今回とくに注目を集めているのが、70歳以上の外来医療に対する特例の見直しです。
現在は、70歳以上の人には「外来医療の自己負担に月額上限を設ける特例」があり、この枠が比較的低く抑えられていることから、「通い放題」につながっているのではないかという指摘がありました。

厚労省の案では、外来の自己負担限度額(上限)を所得区分ごとに見直し、引き上げることが示されています。
資料によると、70歳以上の外来上限は、次のように変わる方向です。

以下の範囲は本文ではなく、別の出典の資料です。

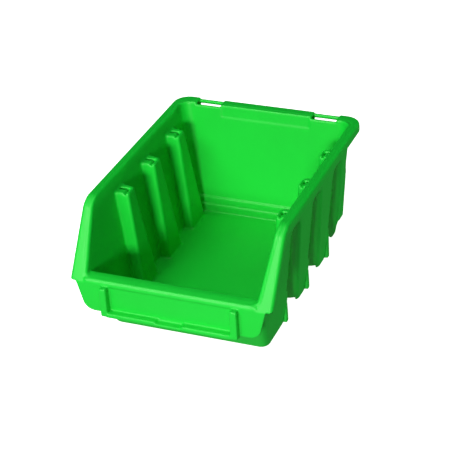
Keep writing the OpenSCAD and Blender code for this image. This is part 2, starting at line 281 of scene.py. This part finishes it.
def open_rib(solid, y0, side, inside):
    """The rib's hollow open to the outside, the slot in its top, and the lug at its foot."""
    channel = rib(y0, WALL, CHANNEL_TOP, CHANNEL_R)
    high_up, low_down = np.clip(Z / CHANNEL_TOP, 0, 1), np.clip(1 - Z / MOUTH_FOOT, 0, 1)
    mouth_r = (MOUTH_R + MOUTH_R_TOP * high_up + MOUTH_R_FOOT * low_down).astype(np.float32)
    mouth = np.maximum(-less(inside - WALL, channel, mouth_r), inside - WALL - MOUTH_OUT)
    solid = less(less(solid, channel, CHANNEL_EDGE_R), mouth)
    x0 = RIB_HALF + RIB_OUT * RIB_TOP + SLOT_IN
    slot = block((x0, x0 + SLOT_L), [y0 + y for y in SLOT_Y], (RIB_TOP - SLOT_D, ABOVE), SLOT_R)
    notch = block((x0, x0 + NOTCH_W), [y0 + y for y in NOTCH_Y], (RIB_TOP - NOTCH_D, ABOVE), SLOT_R)
    solid = less(solid, join(slot, notch), SLOT_R)
    lug = block(LUG_X, (y0 - LUG_L, y0 + WALL), LUG_Z, LUG_R)
    return join(solid, np.maximum(lug, -(side - EMBED)), LUG_FILLET)


def label_front():
    """The flared label plate, its shallow field, and the frame of two posts and a ledge."""
    flare = (X - (PLATE_HALF + FLARE * Z)) / math.hypot(1, FLARE)
    plate = cut(cut(flare, PLATE_Z - Z, PLATE_R), Z - PLATE_TOP)
    plate = cut(plate, slab(Y, PLATE, PLATE + WALL), PLATE_EDGE_R)
    field_y = (PLATE - CLEAR, PLATE + FIELD_D)
    plate = less(plate, block((-FIELD_HALF, FIELD_HALF), field_y, (FIELD_LOW, LIP_UNDER), FIELD_R))
    frame_y = (PLATE - FRAME_D, PLATE + FRAME_SINK)
    post = block((FIELD_HALF, POST_OUT), frame_y, POST_Z, POST_R)
    ledge = block((-LEDGE_HALF, LEDGE_HALF), frame_y, LEDGE_Z, LEDGE_R)
    thumb = block((-THUMB_HALF, THUMB_HALF), (PLATE - CLEAR, PLATE + THUMB_D), THUMB_Z, THUMB_R)
    label_frame = join(less(ledge, thumb, THUMB_EDGE_R), post, FRAME_FILLET)
    return join(plate, label_frame, FRAME_FOOT_R)


def field():
    """The whole moulding."""
    side, rear, inside = walls()
    top = rim_line()
    slant = np.clip((SLANT_TOP + BEND_REAR - Y) / BEND_LEN, 0, 1)  # 0 level, 1 slanted
    dip = block(SLOT_X, DIP_Y, (TOP - DIP, ABOVE))

    rim = rim_shell(top, slant, dip)
    shell = join(inside - WALL, rear_fin(side))
    body = join(np.maximum(cut(shell, -Z, BASE_R), less(top, dip)), rim)
    lip_head, lip = front_lip(side, inside)
    body = join(body, lip_head)

    hollow = cut(inside, FLOOR_TOP - Z, FLOOR_R)
    hollow = less(hollow, lip, LIP_FOOT_R)
    for y0 in RIBS:
        hollow = less(hollow, rib(y0), RIB_FOOT_R)
    solid = less(body, hollow, (RIM_IN_R + SLANT_IN_R * slant).astype(np.float32))
    solid = less(solid, cut(inside, Z - FLOOR_LOW, UNDER_R), UNDER_R)
    recess = np.maximum(np.maximum(X - RECESS_HALF, RECESS_LOW - Z), rear - RECESS_D)
    solid = less(solid, recess, RECESS_R)
    for y0 in RIBS:
        solid = open_rib(solid, y0, side, inside)
    return join(solid, label_front(), PLATE_FOOT_R)


# ---------------------------------------------------------------- meshing


def soften(f):
    """One light smoothing pass along each axis, so that no edge is sharper than the grid."""
    for ax in range(3):
        f = np.moveaxis(f, ax, 0)
        g = f.copy()
        g[1:-1] = 0.25 * f[:-2] + 0.5 * f[1:-1] + 0.25 * f[2:]
        f = np.moveaxis(g, 0, ax)
    return f


def surface_net(f, origin):
    """Closed quad mesh of the level f = 0: one vertex per crossed cell, one quad per crossed edge."""
    inside = f < 0
    n = np.array(f.shape) - 1
    count = sum(
        inside[dx : dx + n[0], dy : dy + n[1], dz : dz + n[2]].astype(np.int8)
        for dx in (0, 1)
        for dy in (0, 1)
        for dz in (0, 1)
    )
    cells = np.argwhere((count > 0) & (count < 8))
    number = np.full(n, -1, np.int32)
    number[tuple(cells.T)] = np.arange(len(cells))
    total = np.zeros((len(cells), 3))
    hits = np.zeros(len(cells))
    for ax in range(3):
        step = np.eye(3, dtype=int)[ax]
        others = [a for a in range(3) if a != ax]
        for i in (0, 1):
            for j in (0, 1):
                a = np.zeros(3, int)
                a[others[0]], a[others[1]] = i, j
                p = cells + a
                q = p + step
                fp, fq = f[tuple(p.T)], f[tuple(q.T)]
                crossed = (fp < 0) != (fq < 0)
                t = fp[crossed] / (fp[crossed] - fq[crossed])
                total[crossed] += p[crossed] + t[:, None] * step
                hits[crossed] += 1
    verts = origin + STEP * total / hits[:, None]
    quads = []
    for ax in range(3):
        step = np.eye(3, dtype=int)[ax]
        b, c = (ax + 1) % 3, (ax + 2) % 3
        first = [slice(None)] * 3
        second = [slice(None)] * 3
        first[ax], second[ax] = slice(None, -1), slice(1, None)
        crossed = np.argwhere(inside[tuple(first)] != inside[tuple(second)])
        crossed = crossed[(crossed[:, b] > 0) & (crossed[:, c] > 0)]
        crossed = crossed[(crossed[:, b] < n[b]) & (crossed[:, c] < n[c])]
        eb, ec = np.eye(3, dtype=int)[b], np.eye(3, dtype=int)[c]
        ring = [crossed - eb - ec, crossed - ec, crossed, crossed - eb]
        quad = np.stack([number[tuple(r.T)] for r in ring], 1)
        flip = ~inside[tuple(crossed.T)]
        quad[flip] = quad[flip][:, ::-1]
        quads.append(quad)
    return verts, np.concatenate(quads)


def mesh_object(name, verts, quads, material):
    mesh = bpy.data.meshes.new(name)
    mesh.vertices.add(len(verts))
    mesh.vertices.foreach_set("co", (verts * MM).astype(np.float32).ravel())
    mesh.loops.add(quads.size)
    mesh.loops.foreach_set("vertex_index", quads.astype(np.int32).ravel())
    mesh.polygons.add(len(quads))
    mesh.polygons.foreach_set("loop_start", np.arange(0, quads.size, 4, dtype=np.int32))
    mesh.polygons.foreach_set("use_smooth", np.ones(len(quads), bool))
    mesh.update(calc_edges=True)
    mesh.materials.append(material)
    obj = bpy.data.objects.new(name, mesh)
    bpy.context.collection.objects.link(obj)
    return obj


# ---------------------------------------------------------------- materials

DEEP_GREEN, LIGHT_GREEN = (0.006, 0.56, 0.032, 1), (0.007, 0.60, 0.036, 1)
FLOOR_DARK, FLOOR_LIGHT = (0.93, 0.93, 0.93, 1), (0.96, 0.96, 0.96, 1)
WHITE = (1, 1, 1, 1)
FLOW_SPAN = (0.3, 0.7)  # noise level at which the flow marks are deep green, and light
ROUGHNESS = (0.36, 0.48)  # least and most, over the grain
GRAIN_HEIGHT = 0.00004


def node(tree, kind, **inputs):
    n = tree.nodes.new(kind)
    for key, value in inputs.items():
        n.inputs[key.replace("_", " ")].default_value = value
    return n


def green_plastic():
    """Self-coloured polypropylene: faint flow marks, a fine moulded grain and uneven gloss."""
    mat = bpy.data.materials.new("green_polypropylene")
    mat.use_nodes = True
    tree = mat.node_tree
    bsdf = tree.nodes["Principled BSDF"]
    link = tree.links.new
    where = tree.nodes.new("ShaderNodeTexCoord")

    flow = node(tree, "ShaderNodeTexNoise", Scale=22.0, Detail=3.0, Roughness=0.5)
    link(where.outputs["Object"], flow.inputs["Vector"])
    ramp = tree.nodes.new("ShaderNodeValToRGB")
    ramp.color_ramp.elements[0].position = FLOW_SPAN[0]
    ramp.color_ramp.elements[0].color = DEEP_GREEN
    ramp.color_ramp.elements[1].position = FLOW_SPAN[1]
    ramp.color_ramp.elements[1].color = LIGHT_GREEN
    link(flow.outputs["Fac"], ramp.inputs["Fac"])
    link(ramp.outputs["Color"], bsdf.inputs["Base Color"])

    grain = node(tree, "ShaderNodeTexNoise", Scale=1400.0, Detail=2.0, Roughness=0.6)
    link(where.outputs["Object"], grain.inputs["Vector"])
    gloss = tree.nodes.new("ShaderNodeMapRange")
    gloss.inputs["To Min"].default_value = ROUGHNESS[0]
    gloss.inputs["To Max"].default_value = ROUGHNESS[1]
    link(grain.outputs["Fac"], gloss.inputs["Value"])
    link(gloss.outputs["Result"], bsdf.inputs["Roughness"])

    bump = node(tree, "ShaderNodeBump", Strength=0.12, Distance=GRAIN_HEIGHT)
    link(grain.outputs["Fac"], bump.inputs["Height"])
    link(bump.outputs["Normal"], bsdf.inputs["Normal"])
    bsdf.inputs["IOR"].default_value = 1.49
    bsdf.inputs["Specular IOR Level"].default_value = 0.38
    return mat


def pale_floor():
    """Plain studio floor, bright enough to read as white."""
    mat = bpy.data.materials.new("pale_floor")
    mat.use_nodes = True
    tree = mat.node_tree
    bsdf = tree.nodes["Principled BSDF"]
    where = tree.nodes.new("ShaderNodeTexCoord")
    noise = node(tree, "ShaderNodeTexNoise", Scale=3.0, Detail=4.0)
    ramp = tree.nodes.new("ShaderNodeValToRGB")
    ramp.color_ramp.elements[0].color = FLOOR_DARK
    ramp.color_ramp.elements[1].color = FLOOR_LIGHT
    tree.links.new(where.outputs["Object"], noise.inputs["Vector"])
    tree.links.new(noise.outputs["Fac"], ramp.inputs["Fac"])
    tree.links.new(ramp.outputs["Color"], bsdf.inputs["Base Color"])
    bsdf.inputs["Roughness"].default_value = 0.9
    bsdf.inputs["Specular IOR Level"].default_value = 0.1
    bsdf.inputs["Emission Color"].default_value = WHITE
    bsdf.inputs["Emission Strength"].default_value = 1.0
    return mat


# ---------------------------------------------------------------- build

f = soften(field().astype(np.float32))
f = np.concatenate([f[:0:-1], f])  # the mirrored half, then the half worked out
origin = np.array([-XS[-1], YS[0], ZS[0]])
verts, quads = surface_net(f, origin)
bin_obj = mesh_object("bin_moulding", verts, quads, green_plastic())
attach(bin_obj, "root")
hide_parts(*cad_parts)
print("bin mesh", len(verts), "vertices", len(quads), "faces")

# a wide floor just below the bin; its light on the bin comes from the world, not from the floor
FLOOR_HALF, FLOOR_DROP = 6.0, 0.0003
corners = [(x * FLOOR_HALF, y * FLOOR_HALF, 0) for x, y in ((-1, -1), (1, -1), (1, 1), (-1, 1))]
floor_mesh = bpy.data.meshes.new("studio_floor")
floor_mesh.from_pydata(corners, [], [(0, 1, 2, 3)])
floor_mesh.materials.append(pale_floor())
floor = bpy.data.objects.new("studio_floor", floor_mesh)
floor.location.z = -FLOOR_DROP
floor.visible_diffuse = False
floor.visible_glossy = False
bpy.context.collection.objects.link(floor)

# ---------------------------------------------------------------- light

CENTRE = Vector((0, 0, 0.03))  # the lights face the middle of the bin
SKY, BOUNCE = 0.03, 0.38  # light from above, and off the pale ground below
BEHIND = 0.2  # share of it that comes from behind the bin
HORIZON, TURN = 0.05, 0.3  # half widths of the change from below to above, and from front to rear


def studio_world():
    """Soft light off the ground, strongest in front of the bin, and a little from the sky."""
    world = bpy.data.worlds.new("studio")
    world.use_nodes = True
    tree = world.node_tree
    link = tree.links.new
    background = tree.nodes["Background"]
    background.inputs["Color"].default_value = WHITE
    towards = tree.nodes.new("ShaderNodeTexCoord")
    split = tree.nodes.new("ShaderNodeSeparateXYZ")
    height = {"From_Min": -HORIZON, "From_Max": HORIZON, "To_Min": BOUNCE, "To_Max": SKY}
    level = node(tree, "ShaderNodeMapRange", **height)
    depth = {"From_Min": -TURN, "From_Max": TURN, "To_Min": 1.0, "To_Max": BEHIND}
    front = node(tree, "ShaderNodeMapRange", **depth)
    product = tree.nodes.new("ShaderNodeMath")
    product.operation = "MULTIPLY"
    link(towards.outputs["Generated"], split.inputs["Vector"])
    link(split.outputs["Z"], level.inputs["Value"])
    link(split.outputs["Y"], front.inputs["Value"])
    link(level.outputs["Result"], product.inputs[0])
    link(front.outputs["Result"], product.inputs[1])
    link(product.outputs["Value"], background.inputs["Strength"])
    return world


def from_side(azimuth, elevation, distance):
    """A place round the bin: azimuth 0 is in front, 90 on its right."""
    a, e = math.radians(azimuth), math.radians(elevation)
    flat = math.cos(e)
    return CENTRE + distance * Vector((math.sin(a) * flat, -math.cos(a) * flat, math.sin(e)))


def area_light(name, place, size, power, glossy=True):
    """A rectangular lamp that faces the bin; glossy says whether the plastic mirrors it."""
    data = bpy.data.lights.new(name, "AREA")
    data.shape = "RECTANGLE"
    data.size, data.size_y = size
    data.energy = power
    obj = bpy.data.objects.new(name, data)
    obj.visible_glossy = glossy
    turn = (CENTRE - place).to_track_quat("-Z", "Y").to_matrix().to_4x4()
    obj.matrix_world = Matrix.Translation(place) @ turn
    bpy.context.collection.objects.link(obj)
    return obj


bpy.context.scene.world = studio_world()
# azimuth and elevation in degrees, distance and size in metres, power in watts
area_light("key", from_side(7, 13, 1.6), (0.32, 0.26), 18)
area_light("high", from_side(-22, 42, 1.6), (0.6, 0.6), 13)
area_light("side", from_side(148, 1, 1.6), (0.4, 0.2), 19, glossy=False)
area_light("top", from_side(0, 86, 1.5), (0.9, 0.9), 5.5)
bpy.context.scene.view_settings.view_transform = "Standard"

# ---------------------------------------------------------------- camera

# the camera fitted to the bin's edges in the photograph
YAW, PITCH, ROLL = 0.41150, 0.53413, -0.06377
FOCAL = 3.53365  # focal length in picture widths
SENSOR = 36.0
CAM_PLACE = Vector((0.31569, (PLATE - 638.72) * MM, 0.49841))


def camera_axes():
    """The camera's right, up and back, from its yaw, pitch and roll."""
    flat = math.cos(PITCH)
    back = Vector((math.sin(YAW) * flat, -math.cos(YAW) * flat, math.sin(PITCH)))
    level = Vector((math.cos(YAW), math.sin(YAW), 0))
    upright = back.cross(level)
    c, s = math.cos(ROLL), math.sin(ROLL)
    return c * level + s * upright, c * upright - s * level, back


cam_data = bpy.data.cameras.new("camera")
cam_data.sensor_width = SENSOR
cam_data.lens = SENSOR * FOCAL
cam_data.clip_start = 0.01
cam = bpy.data.objects.new("camera", cam_data)
cam.matrix_world = Matrix.Translation(CAM_PLACE) @ Matrix(camera_axes()).transposed().to_4x4()
bpy.context.collection.objects.link(cam)
bpy.context.scene.camera = cam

(いずれも高額療養費における月額上限)

  • ①(低所得層の一部)8,000円 → 8,000円(据え置き)
  • ② 8,000円 → 13,000円
  • ③ 18,000円 → 20,000円
  • ④(現役並み所得など)18,000円 → 28,000円

また、年間上限額についても、例えば「③」の区分では14万4,000円 → 16万円へ引き上げる案が示されています。
これにより、これまでよりも自己負担が増える人が出る一方で、低所得者層の最も低い区分は据え置きとされており、生活への影響には一定の配慮がなされています。

なぜ70歳以上の外来を厳格化するのか

70歳以上の外来医療は、通院回数が比較的多く、慢性的な受診が続きやすいという特徴があります。
現在の外来特例では、自己負担に低い上限が設定されているため、頻回の受診をしても患者側の負担があまり増えない仕組みになっています。

このことが、必要な医療だけでなく、「念のための受診」や「薬だけもらいに行く受診」を増やしているのではないかという議論がありました。
もちろん、医師の判断による継続的な診療は重要ですが、制度全体としてみたとき、限られた医療資源と財源をどう配分するかという課題に直面しています。

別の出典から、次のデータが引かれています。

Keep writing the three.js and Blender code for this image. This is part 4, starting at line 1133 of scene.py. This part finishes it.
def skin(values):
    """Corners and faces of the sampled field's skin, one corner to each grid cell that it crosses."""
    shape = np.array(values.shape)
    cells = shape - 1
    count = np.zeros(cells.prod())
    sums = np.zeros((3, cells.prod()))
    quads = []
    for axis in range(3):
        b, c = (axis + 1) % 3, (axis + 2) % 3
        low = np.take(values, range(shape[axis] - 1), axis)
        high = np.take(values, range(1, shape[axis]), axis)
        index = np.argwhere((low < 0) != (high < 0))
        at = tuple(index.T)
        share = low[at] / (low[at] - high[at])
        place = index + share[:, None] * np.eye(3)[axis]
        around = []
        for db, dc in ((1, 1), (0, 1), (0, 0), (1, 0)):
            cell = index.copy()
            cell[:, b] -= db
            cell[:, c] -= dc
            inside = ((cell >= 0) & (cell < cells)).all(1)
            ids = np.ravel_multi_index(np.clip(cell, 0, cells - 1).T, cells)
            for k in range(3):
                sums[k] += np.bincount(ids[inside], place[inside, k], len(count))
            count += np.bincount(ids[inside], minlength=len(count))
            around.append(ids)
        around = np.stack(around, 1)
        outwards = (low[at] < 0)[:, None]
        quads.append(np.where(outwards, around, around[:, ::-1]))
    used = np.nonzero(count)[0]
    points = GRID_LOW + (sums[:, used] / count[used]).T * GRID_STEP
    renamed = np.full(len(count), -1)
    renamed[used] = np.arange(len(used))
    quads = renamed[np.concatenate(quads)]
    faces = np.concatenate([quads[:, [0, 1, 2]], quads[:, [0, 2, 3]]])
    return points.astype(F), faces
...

そのため厚労省は、外来特例を見直して上限額を引き上げることで、「本当に必要な受診」を重視してもらう狙いを示しています。
一方で、入院や重い病気の治療など、必要性が高い医療については、引き続き高額療養費でしっかり守る、というバランスを取ろうとしています。

見直しはいつから、どのように行われるのか

高額療養費制度の見直しは、2025年8月から2027年8月にかけて段階的に実施される案が示されています。
いきなり大きく上限額を上げるのではなく、「激変緩和措置」として2段階での引き上げとすることで、家計への急激な影響を抑える設計です。

70歳未満についても、同様に所得区分ごとに自己負担限度額が引き上げられる見通しで、特に平均より高い所得層で負担増が大きくなる方向です。
一方、住民税非課税世帯などの低所得層は、上限額据え置きや引き上げ幅の抑制など、配慮がなされています。

私たちの生活にはどう影響するのか

今回の見直しにより、高額療養費の自己負担上限額が全体として上がるため、これまでよりも「自己負担が増える」人が出てきます。
特に、

  • 70歳以上で外来受診が多い人
  • 現役並みの所得がある高齢者
  • 平均より高い所得の現役世代

では、月ごとの医療費が高額になった場合の負担が、これまでより重くなる可能性があります。

一方で、

  • 住民税非課税世帯などの低所得者
  • 長期・継続的な治療が必要な患者

については、上限据え置きや軽減措置の維持などにより、負担の増加ができるだけ抑えられる方向です。
「弱い立場にある人を守りつつ、負担能力のある層には相応の負担をお願いする」という考え方での見直しといえます。

今後、私たちが意識しておきたいこと

今回の高額療養費制度の見直しは、「医療はタダではない」という現実をあらためて意識させる動きともいえます。
その一方で、

  • 重い病気や思いがけない入院の際には、依然として大きなセーフティーネットがある
  • 長期治療患者への支援は維持される
  • 低所得層への配慮も盛り込まれている

といった点も押さえておくことが大切です。

今後、制度改正の詳細が固まれば、ご自身やご家族の年齢・所得・持病の有無などに応じて、「どのくらい医療費がかかったら、自己負担はいくらになるのか」を一度シミュレーションしてみると安心につながります。
高額療養費制度は、複雑に見えますが、知っているかどうかで家計の負担が大きく変わる制度です。これを機に、健康保険証の裏側にある仕組みに、少しだけ目を向けてみてはいかがでしょうか。